[start of Records to use]

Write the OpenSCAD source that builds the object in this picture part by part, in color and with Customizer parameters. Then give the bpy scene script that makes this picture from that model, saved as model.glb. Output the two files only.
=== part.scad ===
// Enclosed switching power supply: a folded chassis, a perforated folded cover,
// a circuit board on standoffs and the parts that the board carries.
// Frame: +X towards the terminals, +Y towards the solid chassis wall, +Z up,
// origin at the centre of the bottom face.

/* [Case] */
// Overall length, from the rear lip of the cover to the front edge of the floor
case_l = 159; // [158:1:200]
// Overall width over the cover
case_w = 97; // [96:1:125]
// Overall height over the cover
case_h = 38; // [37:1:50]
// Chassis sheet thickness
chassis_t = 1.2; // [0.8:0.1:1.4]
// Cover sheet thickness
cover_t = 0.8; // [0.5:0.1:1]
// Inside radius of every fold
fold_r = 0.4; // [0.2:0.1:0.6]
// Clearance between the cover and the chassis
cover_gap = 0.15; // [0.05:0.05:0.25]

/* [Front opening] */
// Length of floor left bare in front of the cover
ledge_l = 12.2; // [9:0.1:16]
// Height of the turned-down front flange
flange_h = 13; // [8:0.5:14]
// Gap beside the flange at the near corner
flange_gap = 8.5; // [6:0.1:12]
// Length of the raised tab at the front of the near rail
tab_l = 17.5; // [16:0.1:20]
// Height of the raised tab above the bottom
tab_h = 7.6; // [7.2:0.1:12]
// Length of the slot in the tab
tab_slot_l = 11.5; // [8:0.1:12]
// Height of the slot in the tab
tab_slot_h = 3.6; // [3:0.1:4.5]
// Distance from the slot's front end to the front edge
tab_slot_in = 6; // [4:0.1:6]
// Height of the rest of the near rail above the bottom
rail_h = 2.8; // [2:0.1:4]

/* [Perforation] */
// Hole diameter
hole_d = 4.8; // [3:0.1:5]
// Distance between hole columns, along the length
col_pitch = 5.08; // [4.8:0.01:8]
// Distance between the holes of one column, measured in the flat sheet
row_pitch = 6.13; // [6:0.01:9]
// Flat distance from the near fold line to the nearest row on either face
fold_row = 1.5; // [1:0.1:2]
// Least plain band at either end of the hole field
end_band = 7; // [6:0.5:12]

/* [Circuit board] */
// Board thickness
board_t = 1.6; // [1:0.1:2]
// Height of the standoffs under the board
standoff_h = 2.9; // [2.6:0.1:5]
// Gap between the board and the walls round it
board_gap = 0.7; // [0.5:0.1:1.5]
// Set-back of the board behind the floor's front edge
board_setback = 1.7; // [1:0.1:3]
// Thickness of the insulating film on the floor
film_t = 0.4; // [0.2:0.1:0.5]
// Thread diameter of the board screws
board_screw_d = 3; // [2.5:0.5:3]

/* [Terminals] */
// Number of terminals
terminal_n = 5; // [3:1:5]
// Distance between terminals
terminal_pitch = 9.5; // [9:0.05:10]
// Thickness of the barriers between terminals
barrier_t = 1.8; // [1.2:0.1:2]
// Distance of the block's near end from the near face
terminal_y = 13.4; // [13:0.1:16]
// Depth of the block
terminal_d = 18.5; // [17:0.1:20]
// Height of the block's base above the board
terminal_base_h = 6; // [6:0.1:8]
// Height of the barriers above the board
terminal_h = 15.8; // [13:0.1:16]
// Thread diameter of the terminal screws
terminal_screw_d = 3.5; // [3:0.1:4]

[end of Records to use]
[start of Records to use]

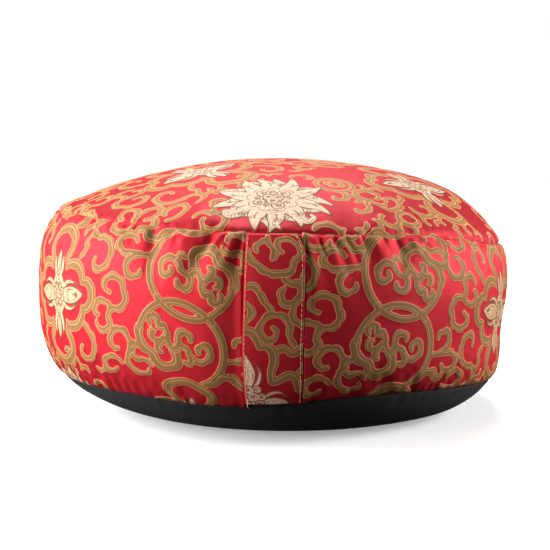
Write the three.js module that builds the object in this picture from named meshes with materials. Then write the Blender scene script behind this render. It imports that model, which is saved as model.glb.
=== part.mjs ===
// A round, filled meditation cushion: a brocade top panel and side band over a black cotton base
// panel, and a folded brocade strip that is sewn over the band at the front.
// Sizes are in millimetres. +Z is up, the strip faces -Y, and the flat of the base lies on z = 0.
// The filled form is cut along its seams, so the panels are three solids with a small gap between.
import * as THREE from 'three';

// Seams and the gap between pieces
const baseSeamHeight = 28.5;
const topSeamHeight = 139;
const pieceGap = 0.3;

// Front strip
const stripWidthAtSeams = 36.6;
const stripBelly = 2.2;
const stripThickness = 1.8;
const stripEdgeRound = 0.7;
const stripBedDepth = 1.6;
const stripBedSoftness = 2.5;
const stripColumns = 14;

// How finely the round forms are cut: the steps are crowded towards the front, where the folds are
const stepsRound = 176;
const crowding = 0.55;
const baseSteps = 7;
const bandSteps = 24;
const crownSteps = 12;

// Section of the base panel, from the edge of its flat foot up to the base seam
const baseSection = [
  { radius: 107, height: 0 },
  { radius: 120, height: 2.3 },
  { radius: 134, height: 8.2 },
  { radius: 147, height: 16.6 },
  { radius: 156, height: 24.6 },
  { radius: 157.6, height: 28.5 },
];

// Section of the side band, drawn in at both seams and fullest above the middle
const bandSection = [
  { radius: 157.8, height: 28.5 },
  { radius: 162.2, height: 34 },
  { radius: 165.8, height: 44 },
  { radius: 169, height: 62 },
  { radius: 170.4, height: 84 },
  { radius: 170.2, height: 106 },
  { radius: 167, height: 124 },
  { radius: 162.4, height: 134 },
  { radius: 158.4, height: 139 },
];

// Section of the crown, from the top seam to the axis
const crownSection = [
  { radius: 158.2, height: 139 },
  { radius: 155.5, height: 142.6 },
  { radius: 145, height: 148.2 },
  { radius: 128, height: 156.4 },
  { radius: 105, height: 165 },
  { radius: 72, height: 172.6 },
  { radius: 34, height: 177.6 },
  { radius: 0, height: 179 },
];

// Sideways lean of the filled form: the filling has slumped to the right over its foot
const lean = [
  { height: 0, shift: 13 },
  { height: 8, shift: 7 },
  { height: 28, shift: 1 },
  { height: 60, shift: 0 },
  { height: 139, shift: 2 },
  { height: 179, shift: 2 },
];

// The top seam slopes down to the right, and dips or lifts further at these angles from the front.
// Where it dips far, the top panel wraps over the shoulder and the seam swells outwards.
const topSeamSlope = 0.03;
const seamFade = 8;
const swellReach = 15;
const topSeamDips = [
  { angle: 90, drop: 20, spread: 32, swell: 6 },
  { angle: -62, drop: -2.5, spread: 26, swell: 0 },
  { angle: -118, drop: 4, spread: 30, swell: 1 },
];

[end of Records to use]

• [What the exercise asks]:
Output the section opening with the line that has "Write the three.js" and closing with the line that has "const stripColumns = 14;". Keep both end lines and leave out the rest.

• [Response for this exercise]:
Write the three.js module that builds the object in this picture from named meshes with materials. Then write the Blender scene script behind this render. It imports that model, which is saved as model.glb.
=== part.mjs ===
// A round, filled meditation cushion: a brocade top panel and side band over a black cotton base
// panel, and a folded brocade strip that is sewn over the band at the front.
// Sizes are in millimetres. +Z is up, the strip faces -Y, and the flat of the base lies on z = 0.
// The filled form is cut along its seams, so the panels are three solids with a small gap between.
import * as THREE from 'three';

// Seams and the gap between pieces
const baseSeamHeight = 28.5;
const topSeamHeight = 139;
const pieceGap = 0.3;

// Front strip
const stripWidthAtSeams = 36.6;
const stripBelly = 2.2;
const stripThickness = 1.8;
const stripEdgeRound = 0.7;
const stripBedDepth = 1.6;
const stripBedSoftness = 2.5;
const stripColumns = 14;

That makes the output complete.